We calculate the cooling times at constant density for halos with virial
temperatures from 100 K to 10^5 K that originate from a 3-sigma fluctuation of
a CDM power spectrum in three different cosmologies. Our intention is to
determine the first objects that can cool to low temperatures, but not to
follow their dynamical evolution. We identify two generations of halos: those
with low virial temperatures, Tvir < 9000 K that remain largely neutral, and
those with larger virial temperatures that become ionized. The
lower-temperature, lower-mass halos are the first to cool to 75 percent of
their virial temperature. The precise temperature and mass of the first objects
are dependent upon the molecular hydrogen (H2) cooling function and the
cosmological model. The higher-mass halos collapse later but, in this paradigm,
cool much more efficiently once they have done so, first via electronic
transitions and then via molecular cooling: in fact, a greater residual
ionization once the halos cool below 9000 K results in an enhanced H2
production and hence a higher cooling rate at low temperatures than for the
lower-mass halos, so that within our constant-density model it is the former
that are the first to cool to really low temperatures.
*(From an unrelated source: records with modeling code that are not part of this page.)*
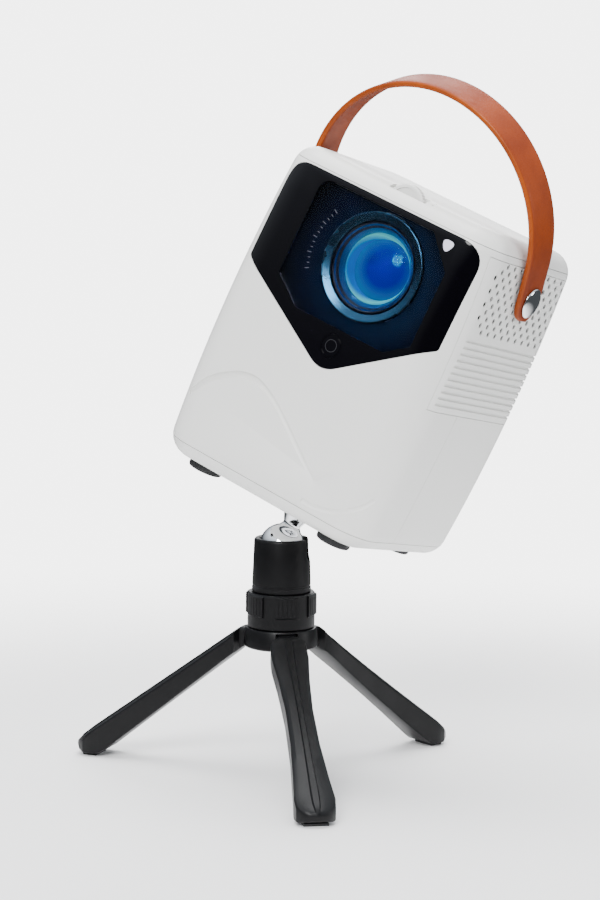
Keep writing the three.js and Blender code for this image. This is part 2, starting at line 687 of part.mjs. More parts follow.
// cup under the ball, with the flange that closes the housing from below
const seatArc = Array.from({ length: 5 }, (_, i) => {
  const angle = THREE.MathUtils.degToRad(-40) - i * THREE.MathUtils.degToRad(50) / 4;
  return [(BALL_R + GAP) * Math.cos(angle), (BALL_R + GAP) * Math.sin(angle)];
});
seatArc.at(-1)[0] = 0;
place(pan, 'ball_seat', turned([
  [0, -19.5], [12.6, -19.5], [12.6, seatArc[0][1]], ...seatArc,
], 'z', [0, 0, 0], 20), BLACK);

// ---- lock ring, hub and legs -----------------------------------------------

const padWidth = 13;
const ringPads = Array.from({ length: RING.pads }, (_, i) => (
  block(
    [RING.radius - 1, -padWidth / 2, RING.low + 7],
    [RING.radius + RING.padDepth, padWidth / 2, RING.high - 0.4],
  ).rotateZ((i + 0.5) * 2 * Math.PI / RING.pads)
));
place(stand, 'lock_ring', cut(
  join(rod(RING.radius, RING.low, RING.high, 'z', [0, 0, 0], 32), ...ringPads),
  rod(HUB.post + GAP, 0, FAR, 'z', [0, 0, 0], 32),
), BLACK);

const legAngles = Array.from({ length: LEG_COUNT }, (_, i) => -Math.PI / 2 + i * 2 * Math.PI / LEG_COUNT);

const hubBlank = join(
  turned([
    [0, HUB.low], [HUB.rLow - 1, HUB.low], [HUB.rLow, HUB.low + 1],
    [HUB.rHigh, HUB.high], [0, HUB.high],
  ], 'z', [0, 0, 0], 32),
  rod(HUB.post, HUB.high - 1, HOUSING.low + 4, 'z', [0, 0, 0], 32),
);
const slotHalf = LEG.tongue / 2 + 0.4;
const hubSlots = legAngles.map((angle) => (
  block([PIVOT.r - PIVOT.eye - 0.8, -slotHalf, 0], [FAR, slotHalf, HUB.high - 0.9]).rotateZ(angle)
));
const pinHoles = legAngles.map((angle) => (
  rod(PIVOT.pin + 0.05, -9.3, 9.3, 'y', [PIVOT.r, 0, PIVOT.z], 16).rotateZ(angle)
));
place(stand, 'hub', cut(hubBlank, ...hubSlots, ...pinHoles), BLACK);

// a leg's side view, radius against height
const legSide = roundedShape([
  [PIVOT.r - PIVOT.eye, PIVOT.z - PIVOT.eye, 4],
  [PIVOT.r + 4, PIVOT.z - PIVOT.eye, 2],
  [LEG.padLow - 3, 1.8, 6],
  [LEG.padHigh - 1, 1.8, 4],
  [LEG.tipR, 8, 4],
  [LEG.tipR - 9, 15.4, 6],
  [PIVOT.r + 9, PIVOT.z + 5, 3],
  [PIVOT.r - PIVOT.eye, PIVOT.z + PIVOT.eye, 4],
]);
// a leg's top view, radius against half width
const legHalfWidths = [
  [0, LEG.tongue / 2], [23.4, LEG.tongue / 2], [25, 10.2], [32, 10.8], [46, 9],
  [64, 7.8], [84, 8.2], [104, 10], [118, 11.6], [124, 10], [LEG.tipR, 5],
];
const legTop = shapeOf([
  ...legHalfWidths.map(([r, half]) => [r, -half]),
  ...legHalfWidths.map(([r, half]) => [r, half]).reverse(),
]);
const legForm = cut(
  common(
    slabY(legSide, -20, 20),
    new THREE.ExtrudeGeometry(legTop, { depth: 120, bevelEnabled: false }).translate(0, 0, -10),
  ),
  rod(PIVOT.pin + GAP, -FAR, FAR, 'y', [PIVOT.r, 0, PIVOT.z], 16),
);
legAngles.forEach((angle, i) => {
  place(stand, `leg_${i + 1}`, legForm, BLACK).rotation.z = angle;
  const pin = rod(PIVOT.pin, -9, 9, 'y', [PIVOT.r, 0, PIVOT.z], 16);
  place(stand, `leg_pin_${i + 1}`, pin, STEEL).rotation.z = angle;
  const pad = block([LEG.padLow, -7, 0], [LEG.padHigh - 2, 7, 1.5]);
  place(stand, `leg_pad_${i + 1}`, pad, RUBBER).rotation.z = angle;
});

// ---- origin at the middle of the footprint ---------------------------------

assembly.updateMatrixWorld(true);
const bounds = new THREE.Box3().setFromObject(assembly, true);
assembly.position.set(
  -(bounds.min.x + bounds.max.x) / 2,
  -(bounds.min.y + bounds.max.y) / 2,
  -bounds.min.z,
);

export default root;
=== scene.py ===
import json
import math

import bmesh
import bpy
from mathutils import Matrix, Vector

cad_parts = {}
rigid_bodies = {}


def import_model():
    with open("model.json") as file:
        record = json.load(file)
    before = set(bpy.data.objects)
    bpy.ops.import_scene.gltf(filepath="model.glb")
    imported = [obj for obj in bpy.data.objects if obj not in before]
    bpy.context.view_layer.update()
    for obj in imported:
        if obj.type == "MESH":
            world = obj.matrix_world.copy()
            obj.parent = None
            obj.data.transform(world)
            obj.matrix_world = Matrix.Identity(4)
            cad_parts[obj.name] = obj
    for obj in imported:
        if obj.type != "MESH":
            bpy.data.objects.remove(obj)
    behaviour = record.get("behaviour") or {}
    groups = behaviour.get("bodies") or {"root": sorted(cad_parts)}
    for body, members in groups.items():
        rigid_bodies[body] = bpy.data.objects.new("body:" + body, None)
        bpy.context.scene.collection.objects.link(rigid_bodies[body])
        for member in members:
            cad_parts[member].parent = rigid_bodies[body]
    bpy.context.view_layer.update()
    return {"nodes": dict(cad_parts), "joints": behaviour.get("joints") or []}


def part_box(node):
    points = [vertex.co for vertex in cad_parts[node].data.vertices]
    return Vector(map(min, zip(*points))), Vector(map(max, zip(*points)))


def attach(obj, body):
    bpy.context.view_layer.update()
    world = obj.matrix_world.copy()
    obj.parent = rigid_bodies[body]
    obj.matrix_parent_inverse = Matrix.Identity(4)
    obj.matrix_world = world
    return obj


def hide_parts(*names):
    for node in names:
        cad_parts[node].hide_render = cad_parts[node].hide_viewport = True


for leftover in list(bpy.data.objects):
    bpy.data.objects.remove(leftover)
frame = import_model()
joints = {joint["name"]: joint for joint in frame["joints"]}

# ---- camera ----------------------------------------------------------------
# A portrait lens a metre and a half from the stand's ball joint, a little
# above it and to its left, looking slightly down.
ball_centre = Vector(joints["head_pan"]["pos_m"])
aim = Vector((0.1718, 0.9765, -0.1301)).normalized()
camera_right = Vector((0.9851, -0.1716, 0.0126)).normalized()
camera = bpy.data.objects.new("camera", bpy.data.cameras.new("camera"))
camera.data.sensor_width = 36.0
camera.data.lens = 110.19
camera.matrix_world = Matrix.Translation(ball_centre + Vector((-0.2614, -1.5420, 0.2611))) @ Matrix(
    (camera_right, camera_right.cross(aim), -aim)
).transposed().to_4x4()
bpy.context.scene.collection.objects.link(camera)
bpy.context.scene.camera = camera

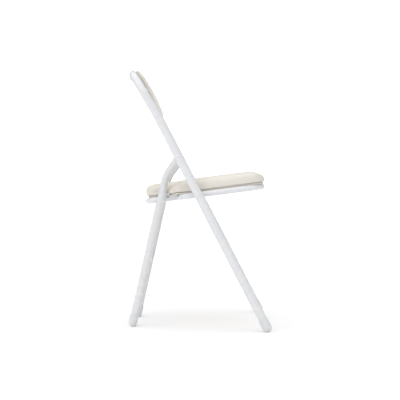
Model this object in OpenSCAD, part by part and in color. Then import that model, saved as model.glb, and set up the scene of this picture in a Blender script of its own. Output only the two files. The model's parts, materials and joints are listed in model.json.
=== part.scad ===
// Folding chair: an inverted-U front frame carries the back panel, the seat and the rear legs.
// X points to the front of the chair, Y across it and Z up. The floor is Z = 0.

/* [Overall] */
// Depth over the front and rear foot caps
chair_depth = 430; // [420:1:440]
// Distance between the centre lines of the two front uprights
front_width = 420; // [416:1:430]
// Distance between the centre lines of the two rear legs
rear_width = 204; // [202:1:208]
// Height of the centre line of the top rail
top_rail_z = 766; // [760:1:770]

/* [Front frame] */
// Outside diameter of the front frame tube
front_tube_d = 25; // [24:0.5:26]
// Wall of every steel tube
tube_wall = 1.2; // [1:0.1:1.5]
// Lean of the front legs from the vertical, in degrees
front_lean = 27.4; // [27:0.1:28]
// Lean of the back part of the uprights, in degrees
back_lean = 31.1; // [30.5:0.1:31.5]
// Height at which the uprights bend to the back lean
back_bend_z = 650; // [645:1:655]
// Bend radius of the two top corners
top_corner_r = 80; // [75:1:85]
// Height of the lower rail behind the back panel
lower_rail_z = 668; // [666:1:670]
// Diameter of the lower rail and of the rear leg brace
rail_d = 16; // [15:0.5:16]

/* [Rear legs] */
// Outside diameter of the rear leg tubes
rear_tube_d = 22; // [21:0.5:22]
// Lean of the rear legs from the vertical, in degrees
rear_lean = 12.7; // [12.5:0.1:13]
// Height of the pivots of the rear legs
rear_pivot_z = 516.5; // [515:0.5:518]
// Height at which each rear leg turns towards its pivot
rear_bend_z = 462; // [460:1:464]
// Centre-line radius of the rear leg bends
rear_bend_r = 50; // [45:1:52]
// Height of the brace between the rear legs
brace_z = 190; // [150:5:260]

/* [Seat] */
// Height of the seat pivots
seat_pivot_z = 403; // [402:0.5:405]
// Slope of the seat, front edge up, in degrees
seat_slope = 7.3; // [7:0.1:7.8]
// Outside diameter of the seat ring tube
ring_d = 18; // [17:0.5:18]
// Distance from the pivots to the centre line of the front of the ring
ring_front = 195; // [192:1:197]
// Distance from the pivots back to the centre line of the tongue's rear end
ring_rear = 158; // [156:1:160]
// Distance from the pivots back to the cross part beside the rear legs
ring_step = 57; // [54:1:58]
// Half width of the seat ring, to the tube's centre line
ring_half = 182; // [180:0.5:182]
// Half width of the ring's tongue, to the tube's centre line
tongue_half = 71; // [69:0.5:71]
// Thickness of the seat board
board_t = 8; // [6:1:9]
// Height of the seat pad's top above the ring's centre line
pad_top = 49; // [45:1:50]

/* [Back panel] */
// Height of the panel along its curve's chord
back_h = 141; // [138:1:144]
// Half width of the panel
back_half = 188; // [184:1:189]
// Radius of the panel's front face, seen from the side
back_r = 520; // [510:5:540]
// Thickness of the panel's board
back_board_t = 3; // [2.5:0.5:3]
// Thickness of the panel's pad at its edges
back_pad_t = 6.5; // [6:0.5:6.5]

/* [Folding] */
// Angle that the seat turns from open to folded, in degrees
seat_fold = 70; // [60:1:70]
// Angle that the rear legs turn while the seat turns through seat_fold
leg_fold = 40; // [36:1:40]

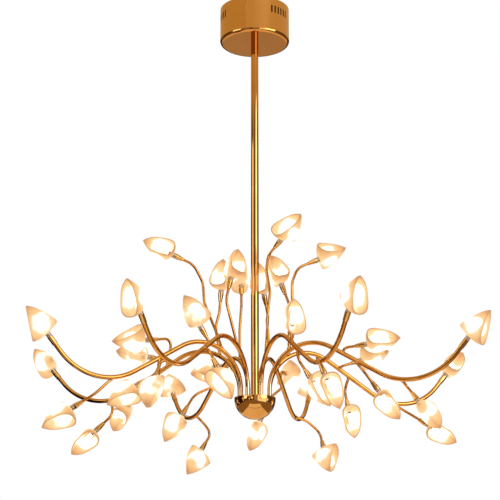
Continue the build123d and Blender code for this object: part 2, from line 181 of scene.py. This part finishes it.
def reflecting_panel(name, corners, colour, strength=1.0):
    """A flat card that only reflections show, its corners given from the middle of the bowl's rim."""
    shape = bmesh.new()
    card_corners = [shape.verts.new((x, y, rim_top + z)) for x, y, z in corners]
    shape.faces.new(card_corners)
    mesh = bpy.data.meshes.new(name)
    shape.to_mesh(mesh)
    shape.free()
    panel = bpy.data.objects.new(name, mesh)
    scene.collection.objects.link(panel)
    card = bpy.data.materials.new(name)
    card.use_nodes = True
    tree = card.node_tree
    tree.nodes.clear()
    glow = tree.nodes.new("ShaderNodeEmission")
    glow.inputs["Color"].default_value = (*colour, 1)
    glow.inputs["Strength"].default_value = strength
    out = tree.nodes.new("ShaderNodeOutputMaterial")
    wire(tree, glow.outputs[0], out.inputs["Surface"])
    mesh.materials.append(card)
    panel.visible_camera = False
    panel.visible_diffuse = False
    panel.visible_transmission = False
    panel.visible_shadow = False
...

We discuss the possible
significance of this result in the context of CDM models in which the shallow
slope of the initial fluctuation spectrum on small scales leads to a wide range
of halo masses (of differing overdensities) collapsing over a small redshift
interval. This ``crosstalk'' is sufficiently important that both high- and
low-mass halos collapse during the lifetimes of the massive stars which may be
formed at these epochs. Further investigation is thus required to determine
which generation of halos plays the dominant role in early structure formation.